◆ **Stored records**:

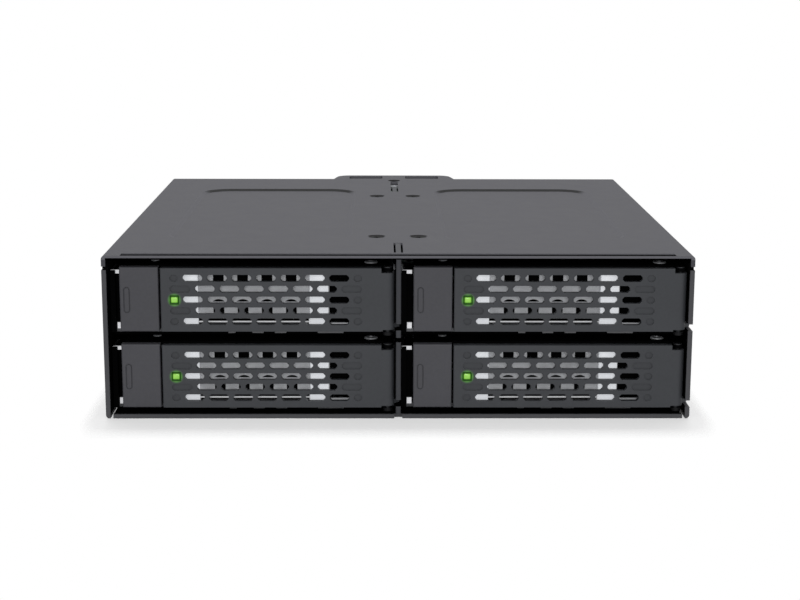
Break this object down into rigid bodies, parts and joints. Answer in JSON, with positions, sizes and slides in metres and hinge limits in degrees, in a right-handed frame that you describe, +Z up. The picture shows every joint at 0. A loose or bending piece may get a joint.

* * *

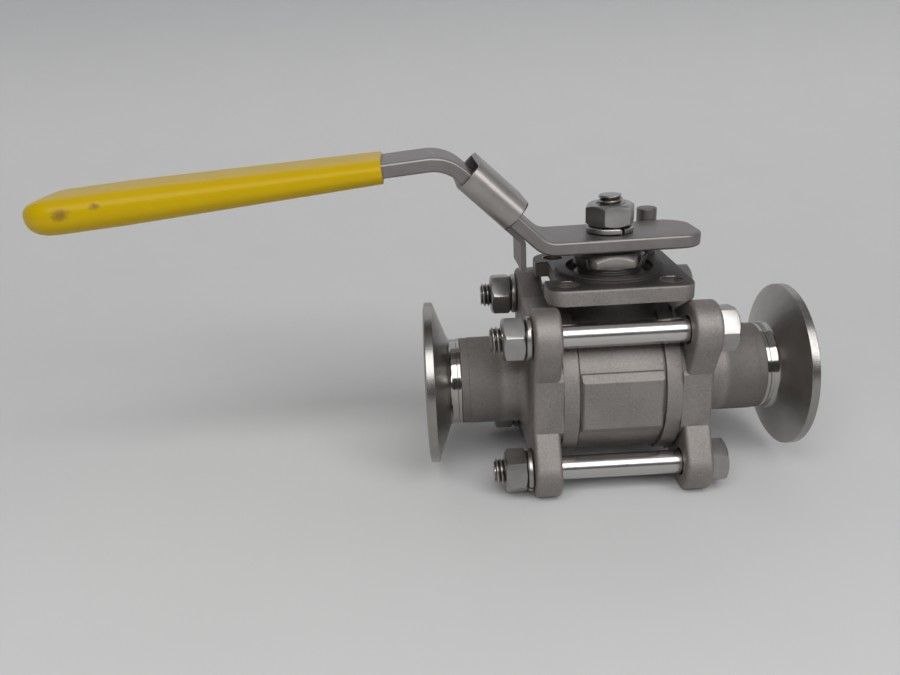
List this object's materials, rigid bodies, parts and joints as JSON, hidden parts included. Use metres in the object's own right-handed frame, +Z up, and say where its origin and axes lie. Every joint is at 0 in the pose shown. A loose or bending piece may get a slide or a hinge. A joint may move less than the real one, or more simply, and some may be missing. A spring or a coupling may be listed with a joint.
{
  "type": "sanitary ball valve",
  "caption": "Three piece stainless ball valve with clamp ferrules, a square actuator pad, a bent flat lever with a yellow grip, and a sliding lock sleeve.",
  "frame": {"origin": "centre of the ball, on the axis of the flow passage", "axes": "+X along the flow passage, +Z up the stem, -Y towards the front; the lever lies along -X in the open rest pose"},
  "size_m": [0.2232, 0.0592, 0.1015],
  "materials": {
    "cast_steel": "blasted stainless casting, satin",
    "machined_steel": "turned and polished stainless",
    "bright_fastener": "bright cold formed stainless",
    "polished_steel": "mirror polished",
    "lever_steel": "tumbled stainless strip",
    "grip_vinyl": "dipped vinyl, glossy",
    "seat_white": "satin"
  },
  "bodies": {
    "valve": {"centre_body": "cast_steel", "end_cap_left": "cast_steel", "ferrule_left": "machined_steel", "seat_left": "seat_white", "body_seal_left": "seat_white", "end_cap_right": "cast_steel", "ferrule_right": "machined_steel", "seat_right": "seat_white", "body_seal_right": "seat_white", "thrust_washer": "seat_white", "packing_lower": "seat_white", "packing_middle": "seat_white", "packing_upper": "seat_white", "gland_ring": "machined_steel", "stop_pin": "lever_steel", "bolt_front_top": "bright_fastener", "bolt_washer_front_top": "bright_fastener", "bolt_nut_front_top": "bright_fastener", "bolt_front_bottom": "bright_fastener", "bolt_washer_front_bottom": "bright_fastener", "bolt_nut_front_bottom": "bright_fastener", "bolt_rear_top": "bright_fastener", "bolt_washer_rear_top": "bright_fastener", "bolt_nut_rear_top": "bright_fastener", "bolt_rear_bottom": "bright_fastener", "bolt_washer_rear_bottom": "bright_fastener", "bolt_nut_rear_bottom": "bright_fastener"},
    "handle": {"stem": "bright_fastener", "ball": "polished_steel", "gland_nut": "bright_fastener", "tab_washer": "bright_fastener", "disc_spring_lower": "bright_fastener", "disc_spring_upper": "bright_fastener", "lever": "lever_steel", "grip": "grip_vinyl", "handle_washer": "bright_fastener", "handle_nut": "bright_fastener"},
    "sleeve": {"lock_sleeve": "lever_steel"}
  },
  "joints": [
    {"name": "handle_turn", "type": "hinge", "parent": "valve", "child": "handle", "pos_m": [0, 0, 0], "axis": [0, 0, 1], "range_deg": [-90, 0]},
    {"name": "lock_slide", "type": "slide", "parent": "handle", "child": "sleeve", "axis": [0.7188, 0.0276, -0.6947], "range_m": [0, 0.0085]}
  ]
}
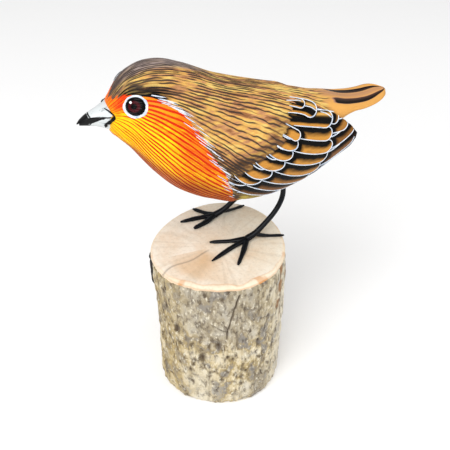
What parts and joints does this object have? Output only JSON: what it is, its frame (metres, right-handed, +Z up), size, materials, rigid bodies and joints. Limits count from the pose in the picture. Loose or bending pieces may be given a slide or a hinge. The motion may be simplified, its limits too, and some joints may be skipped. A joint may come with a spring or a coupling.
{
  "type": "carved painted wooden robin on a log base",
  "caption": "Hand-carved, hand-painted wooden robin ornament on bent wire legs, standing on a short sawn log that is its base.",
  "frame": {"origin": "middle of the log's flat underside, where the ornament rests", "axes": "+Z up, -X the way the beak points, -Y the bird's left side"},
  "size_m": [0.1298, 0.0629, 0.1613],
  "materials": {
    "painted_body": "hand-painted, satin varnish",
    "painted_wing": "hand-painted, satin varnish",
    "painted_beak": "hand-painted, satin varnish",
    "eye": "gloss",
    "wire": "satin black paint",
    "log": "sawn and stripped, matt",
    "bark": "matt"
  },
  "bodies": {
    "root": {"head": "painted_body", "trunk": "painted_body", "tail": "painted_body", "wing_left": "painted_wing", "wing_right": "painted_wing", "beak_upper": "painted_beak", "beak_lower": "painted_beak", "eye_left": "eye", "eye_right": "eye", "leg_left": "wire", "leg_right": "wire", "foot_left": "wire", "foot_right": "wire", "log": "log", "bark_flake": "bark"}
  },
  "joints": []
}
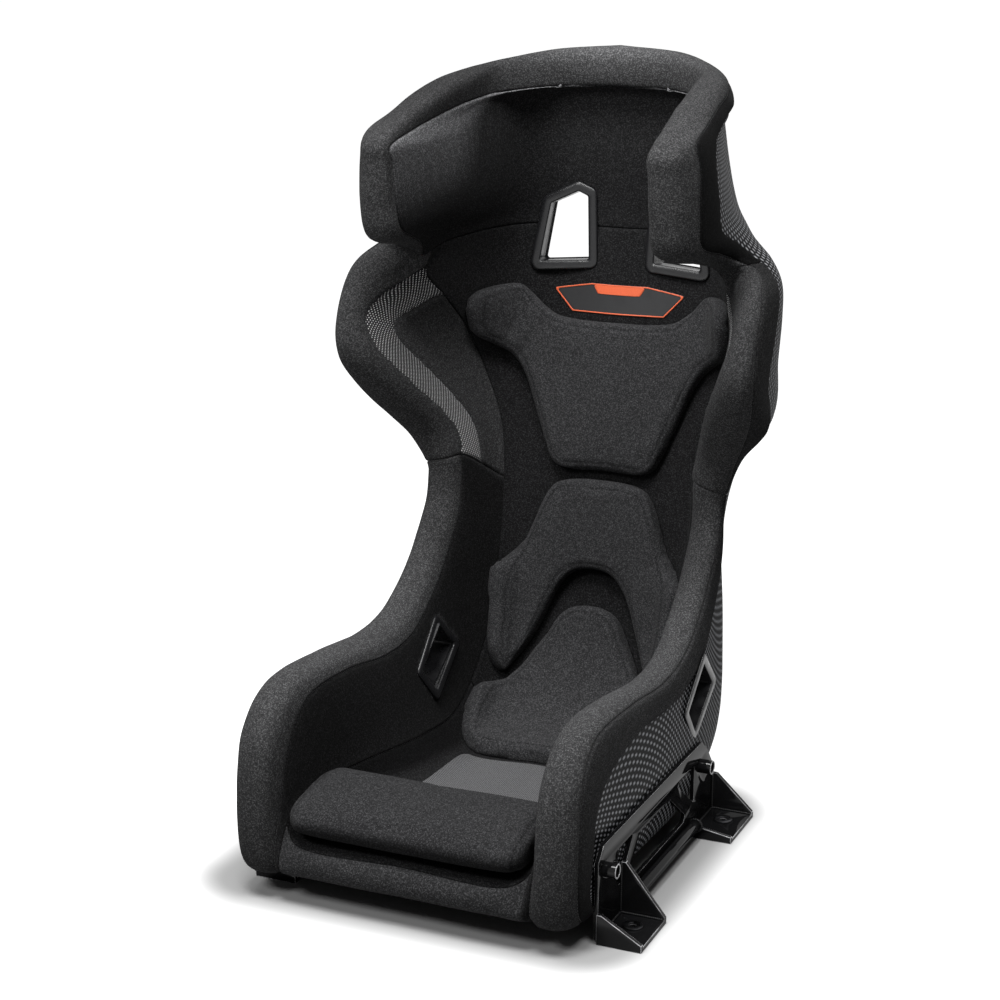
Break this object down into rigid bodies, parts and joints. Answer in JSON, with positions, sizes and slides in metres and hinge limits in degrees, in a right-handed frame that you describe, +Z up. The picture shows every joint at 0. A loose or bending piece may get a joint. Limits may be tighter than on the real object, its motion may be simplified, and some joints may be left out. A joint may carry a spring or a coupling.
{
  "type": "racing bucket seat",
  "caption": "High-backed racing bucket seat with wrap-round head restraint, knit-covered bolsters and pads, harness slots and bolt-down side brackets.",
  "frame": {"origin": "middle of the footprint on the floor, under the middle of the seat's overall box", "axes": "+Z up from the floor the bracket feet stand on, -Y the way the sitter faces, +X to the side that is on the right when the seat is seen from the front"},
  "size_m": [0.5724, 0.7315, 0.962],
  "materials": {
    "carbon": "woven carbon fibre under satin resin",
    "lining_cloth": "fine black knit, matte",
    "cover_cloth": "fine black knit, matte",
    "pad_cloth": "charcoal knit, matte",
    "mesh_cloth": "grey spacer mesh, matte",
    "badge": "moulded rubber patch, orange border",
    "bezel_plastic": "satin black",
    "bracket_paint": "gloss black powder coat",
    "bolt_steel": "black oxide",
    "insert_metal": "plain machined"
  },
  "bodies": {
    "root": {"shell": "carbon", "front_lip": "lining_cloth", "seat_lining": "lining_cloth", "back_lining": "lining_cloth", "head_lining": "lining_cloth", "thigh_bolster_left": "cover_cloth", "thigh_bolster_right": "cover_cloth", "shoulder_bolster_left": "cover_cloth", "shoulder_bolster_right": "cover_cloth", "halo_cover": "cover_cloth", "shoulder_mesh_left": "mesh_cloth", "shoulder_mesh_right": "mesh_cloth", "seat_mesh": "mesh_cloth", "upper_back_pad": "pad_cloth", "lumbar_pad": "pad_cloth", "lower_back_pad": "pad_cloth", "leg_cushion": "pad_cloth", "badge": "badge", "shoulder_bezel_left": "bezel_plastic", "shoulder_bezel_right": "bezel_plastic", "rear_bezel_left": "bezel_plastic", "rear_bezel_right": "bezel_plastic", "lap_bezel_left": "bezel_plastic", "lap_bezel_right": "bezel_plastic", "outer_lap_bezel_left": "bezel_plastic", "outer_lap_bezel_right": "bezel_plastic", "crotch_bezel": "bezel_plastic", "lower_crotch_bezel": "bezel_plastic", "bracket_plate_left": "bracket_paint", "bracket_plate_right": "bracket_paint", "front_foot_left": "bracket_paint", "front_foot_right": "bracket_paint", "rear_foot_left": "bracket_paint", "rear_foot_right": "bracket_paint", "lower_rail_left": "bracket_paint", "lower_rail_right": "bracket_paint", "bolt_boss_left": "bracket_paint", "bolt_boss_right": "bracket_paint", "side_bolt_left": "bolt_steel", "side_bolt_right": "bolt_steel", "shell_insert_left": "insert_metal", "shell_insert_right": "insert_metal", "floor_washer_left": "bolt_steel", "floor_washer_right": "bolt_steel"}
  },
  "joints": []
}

◆ **What needs to be done**:
Go through the entries above and pull out each line with "where" in it.

◆ **Answer**:
List this object's materials, rigid bodies, parts and joints as JSON, hidden parts included. Use metres in the object's own right-handed frame, +Z up, and say where its origin and axes lie. Every joint is at 0 in the pose shown. A loose or bending piece may get a slide or a hinge. A joint may move less than the real one, or more simply, and some may be missing. A spring or a coupling may be listed with a joint.
  "frame": {"origin": "middle of the log's flat underside, where the ornament rests", "axes": "+Z up, -X the way the beak points, -Y the bird's left side"},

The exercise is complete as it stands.